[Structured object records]
▼▼▼

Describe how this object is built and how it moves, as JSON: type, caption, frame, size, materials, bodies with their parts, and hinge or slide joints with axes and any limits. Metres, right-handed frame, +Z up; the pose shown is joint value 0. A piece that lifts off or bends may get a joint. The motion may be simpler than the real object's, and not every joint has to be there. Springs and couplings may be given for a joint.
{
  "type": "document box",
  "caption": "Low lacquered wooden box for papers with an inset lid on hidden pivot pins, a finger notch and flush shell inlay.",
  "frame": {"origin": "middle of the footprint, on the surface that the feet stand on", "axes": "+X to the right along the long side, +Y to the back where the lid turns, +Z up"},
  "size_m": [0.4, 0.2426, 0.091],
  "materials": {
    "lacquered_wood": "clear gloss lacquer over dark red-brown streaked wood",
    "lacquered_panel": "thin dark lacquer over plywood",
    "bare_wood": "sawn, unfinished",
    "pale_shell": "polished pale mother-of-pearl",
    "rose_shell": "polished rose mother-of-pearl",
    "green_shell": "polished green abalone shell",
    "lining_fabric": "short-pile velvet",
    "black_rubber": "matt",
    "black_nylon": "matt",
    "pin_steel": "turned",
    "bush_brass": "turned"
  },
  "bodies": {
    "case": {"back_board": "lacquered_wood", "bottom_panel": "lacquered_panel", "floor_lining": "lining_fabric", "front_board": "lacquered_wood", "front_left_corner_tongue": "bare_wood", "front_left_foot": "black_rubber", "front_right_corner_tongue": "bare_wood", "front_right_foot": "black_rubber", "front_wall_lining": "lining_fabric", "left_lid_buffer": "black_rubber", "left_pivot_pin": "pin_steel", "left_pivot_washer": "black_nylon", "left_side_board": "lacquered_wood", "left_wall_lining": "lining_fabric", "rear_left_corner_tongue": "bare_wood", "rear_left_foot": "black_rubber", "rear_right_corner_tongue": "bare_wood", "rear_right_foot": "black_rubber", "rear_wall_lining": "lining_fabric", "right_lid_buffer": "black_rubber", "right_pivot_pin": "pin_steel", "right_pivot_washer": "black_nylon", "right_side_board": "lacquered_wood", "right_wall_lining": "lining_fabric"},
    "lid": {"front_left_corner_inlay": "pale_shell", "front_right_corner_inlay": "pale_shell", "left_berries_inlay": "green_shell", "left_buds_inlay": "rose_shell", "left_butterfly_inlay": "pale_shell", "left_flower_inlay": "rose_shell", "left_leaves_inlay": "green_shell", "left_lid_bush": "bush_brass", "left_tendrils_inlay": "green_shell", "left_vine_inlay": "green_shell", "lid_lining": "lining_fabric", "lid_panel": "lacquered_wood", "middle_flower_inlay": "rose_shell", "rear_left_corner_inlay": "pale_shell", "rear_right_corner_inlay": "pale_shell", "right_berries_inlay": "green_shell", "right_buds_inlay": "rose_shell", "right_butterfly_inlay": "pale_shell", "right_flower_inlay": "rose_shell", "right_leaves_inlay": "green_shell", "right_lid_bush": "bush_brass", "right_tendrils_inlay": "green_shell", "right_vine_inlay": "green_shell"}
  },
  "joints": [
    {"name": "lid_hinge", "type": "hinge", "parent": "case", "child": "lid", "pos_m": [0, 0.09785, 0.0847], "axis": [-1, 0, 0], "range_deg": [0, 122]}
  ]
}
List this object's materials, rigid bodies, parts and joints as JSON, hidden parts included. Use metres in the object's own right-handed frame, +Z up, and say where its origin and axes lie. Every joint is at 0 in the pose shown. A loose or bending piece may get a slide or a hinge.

▲▲▲

__What to do__: Quote the listing in full, please, keeping every line exact.

__Written answer__:
Describe how this object is built and how it moves, as JSON: type, caption, frame, size, materials, bodies with their parts, and hinge or slide joints with axes and any limits. Metres, right-handed frame, +Z up; the pose shown is joint value 0. A piece that lifts off or bends may get a joint. The motion may be simpler than the real object's, and not every joint has to be there. Springs and couplings may be given for a joint.
{
  "type": "document box",
  "caption": "Low lacquered wooden box for papers with an inset lid on hidden pivot pins, a finger notch and flush shell inlay.",
  "frame": {"origin": "middle of the footprint, on the surface that the feet stand on", "axes": "+X to the right along the long side, +Y to the back where the lid turns, +Z up"},
  "size_m": [0.4, 0.2426, 0.091],
  "materials": {
    "lacquered_wood": "clear gloss lacquer over dark red-brown streaked wood",
    "lacquered_panel": "thin dark lacquer over plywood",
    "bare_wood": "sawn, unfinished",
    "pale_shell": "polished pale mother-of-pearl",
    "rose_shell": "polished rose mother-of-pearl",
    "green_shell": "polished green abalone shell",
    "lining_fabric": "short-pile velvet",
    "black_rubber": "matt",
    "black_nylon": "matt",
    "pin_steel": "turned",
    "bush_brass": "turned"
  },
  "bodies": {
    "case": {"back_board": "lacquered_wood", "bottom_panel": "lacquered_panel", "floor_lining": "lining_fabric", "front_board": "lacquered_wood", "front_left_corner_tongue": "bare_wood", "front_left_foot": "black_rubber", "front_right_corner_tongue": "bare_wood", "front_right_foot": "black_rubber", "front_wall_lining": "lining_fabric", "left_lid_buffer": "black_rubber", "left_pivot_pin": "pin_steel", "left_pivot_washer": "black_nylon", "left_side_board": "lacquered_wood", "left_wall_lining": "lining_fabric", "rear_left_corner_tongue": "bare_wood", "rear_left_foot": "black_rubber", "rear_right_corner_tongue": "bare_wood", "rear_right_foot": "black_rubber", "rear_wall_lining": "lining_fabric", "right_lid_buffer": "black_rubber", "right_pivot_pin": "pin_steel", "right_pivot_washer": "black_nylon", "right_side_board": "lacquered_wood", "right_wall_lining": "lining_fabric"},
    "lid": {"front_left_corner_inlay": "pale_shell", "front_right_corner_inlay": "pale_shell", "left_berries_inlay": "green_shell", "left_buds_inlay": "rose_shell", "left_butterfly_inlay": "pale_shell", "left_flower_inlay": "rose_shell", "left_leaves_inlay": "green_shell", "left_lid_bush": "bush_brass", "left_tendrils_inlay": "green_shell", "left_vine_inlay": "green_shell", "lid_lining": "lining_fabric", "lid_panel": "lacquered_wood", "middle_flower_inlay": "rose_shell", "rear_left_corner_inlay": "pale_shell", "rear_right_corner_inlay": "pale_shell", "right_berries_inlay": "green_shell", "right_buds_inlay": "rose_shell", "right_butterfly_inlay": "pale_shell", "right_flower_inlay": "rose_shell", "right_leaves_inlay": "green_shell", "right_lid_bush": "bush_brass", "right_tendrils_inlay": "green_shell", "right_vine_inlay": "green_shell"}
  },
  "joints": [
    {"name": "lid_hinge", "type": "hinge", "parent": "case", "child": "lid", "pos_m": [0, 0.09785, 0.0847], "axis": [-1, 0, 0], "range_deg": [0, 122]}
  ]
}
List this object's materials, rigid bodies, parts and joints as JSON, hidden parts included. Use metres in the object's own right-handed frame, +Z up, and say where its origin and axes lie. Every joint is at 0 in the pose shown. A loose or bending piece may get a slide or a hinge.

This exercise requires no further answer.